** WHAT TO WORK ON **
Copy exactly the lines from the one containing "Keep writing the" to the one containing "those at depth", both lines included, and nothing else.

* START WORKING DATA *

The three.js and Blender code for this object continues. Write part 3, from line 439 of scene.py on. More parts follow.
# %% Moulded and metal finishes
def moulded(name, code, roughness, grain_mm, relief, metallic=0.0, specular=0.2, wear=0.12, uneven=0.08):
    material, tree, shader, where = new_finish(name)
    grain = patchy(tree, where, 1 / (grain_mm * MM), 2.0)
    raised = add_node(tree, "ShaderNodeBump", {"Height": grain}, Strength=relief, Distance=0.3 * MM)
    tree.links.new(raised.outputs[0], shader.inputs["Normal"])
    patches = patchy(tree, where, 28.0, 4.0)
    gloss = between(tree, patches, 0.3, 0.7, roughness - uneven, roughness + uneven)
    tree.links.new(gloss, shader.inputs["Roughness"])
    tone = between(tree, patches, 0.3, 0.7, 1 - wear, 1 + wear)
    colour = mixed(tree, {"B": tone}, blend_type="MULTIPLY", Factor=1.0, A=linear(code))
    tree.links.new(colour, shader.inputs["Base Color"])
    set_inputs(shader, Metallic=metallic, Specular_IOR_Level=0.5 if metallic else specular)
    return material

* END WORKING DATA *
* START WORKING DATA *

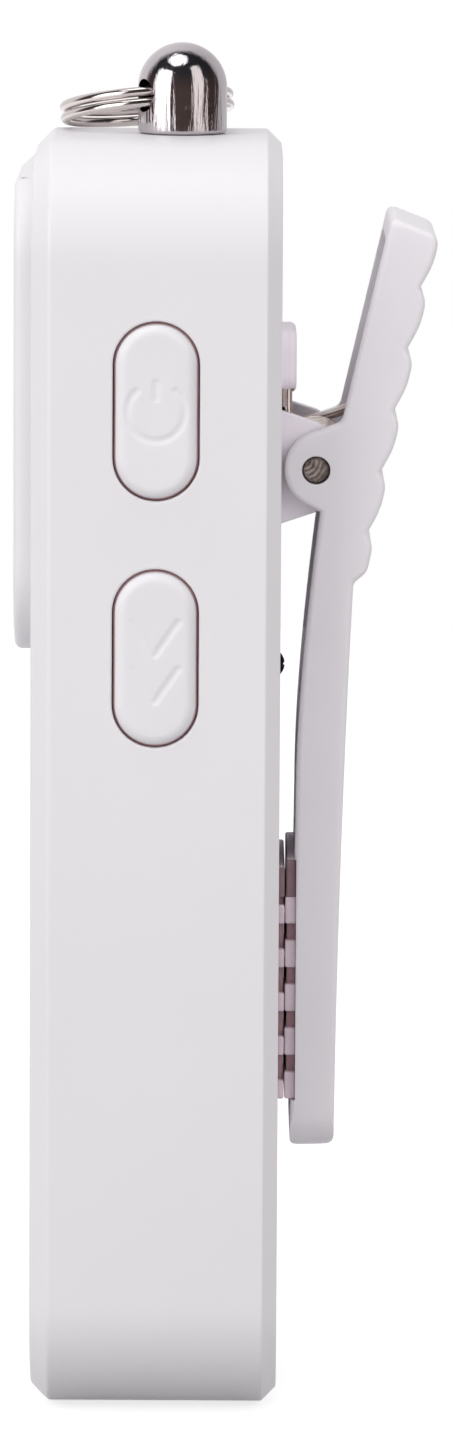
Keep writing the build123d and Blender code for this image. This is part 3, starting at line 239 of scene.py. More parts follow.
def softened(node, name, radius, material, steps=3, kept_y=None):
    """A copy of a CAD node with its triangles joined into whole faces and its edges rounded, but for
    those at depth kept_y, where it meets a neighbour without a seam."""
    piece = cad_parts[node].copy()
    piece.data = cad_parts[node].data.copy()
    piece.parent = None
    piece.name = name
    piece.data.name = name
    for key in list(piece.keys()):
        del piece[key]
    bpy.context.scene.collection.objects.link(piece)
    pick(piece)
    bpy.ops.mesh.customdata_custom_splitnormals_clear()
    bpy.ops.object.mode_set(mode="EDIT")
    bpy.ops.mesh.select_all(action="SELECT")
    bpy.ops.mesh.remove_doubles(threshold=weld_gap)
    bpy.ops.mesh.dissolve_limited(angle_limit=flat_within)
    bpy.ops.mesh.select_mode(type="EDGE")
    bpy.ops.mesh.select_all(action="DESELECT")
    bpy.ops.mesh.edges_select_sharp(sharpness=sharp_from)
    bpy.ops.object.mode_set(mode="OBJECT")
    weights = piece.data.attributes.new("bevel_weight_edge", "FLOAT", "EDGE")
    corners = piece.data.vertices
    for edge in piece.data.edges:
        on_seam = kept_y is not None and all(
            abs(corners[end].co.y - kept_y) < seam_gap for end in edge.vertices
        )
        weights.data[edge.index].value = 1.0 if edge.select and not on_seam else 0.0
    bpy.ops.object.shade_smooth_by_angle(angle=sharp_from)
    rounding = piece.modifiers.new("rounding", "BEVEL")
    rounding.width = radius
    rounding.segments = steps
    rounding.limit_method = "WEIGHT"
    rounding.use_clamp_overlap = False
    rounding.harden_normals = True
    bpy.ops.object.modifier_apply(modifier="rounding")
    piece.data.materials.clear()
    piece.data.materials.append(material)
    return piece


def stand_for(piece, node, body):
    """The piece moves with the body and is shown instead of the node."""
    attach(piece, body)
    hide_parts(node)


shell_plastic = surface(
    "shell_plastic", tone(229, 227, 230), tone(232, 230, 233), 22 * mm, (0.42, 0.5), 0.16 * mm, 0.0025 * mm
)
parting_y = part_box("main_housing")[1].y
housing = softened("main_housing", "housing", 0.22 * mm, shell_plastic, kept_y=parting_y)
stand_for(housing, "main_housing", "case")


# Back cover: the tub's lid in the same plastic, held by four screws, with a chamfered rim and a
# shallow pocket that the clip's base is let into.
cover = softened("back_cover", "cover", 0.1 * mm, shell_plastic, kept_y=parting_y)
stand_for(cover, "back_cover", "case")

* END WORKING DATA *

** WRITTEN SOLUTION **
Keep writing the build123d and Blender code for this image. This is part 3, starting at line 239 of scene.py. More parts follow.
def softened(node, name, radius, material, steps=3, kept_y=None):
    """A copy of a CAD node with its triangles joined into whole faces and its edges rounded, but for
    those at depth kept_y, where it meets a neighbour without a seam."""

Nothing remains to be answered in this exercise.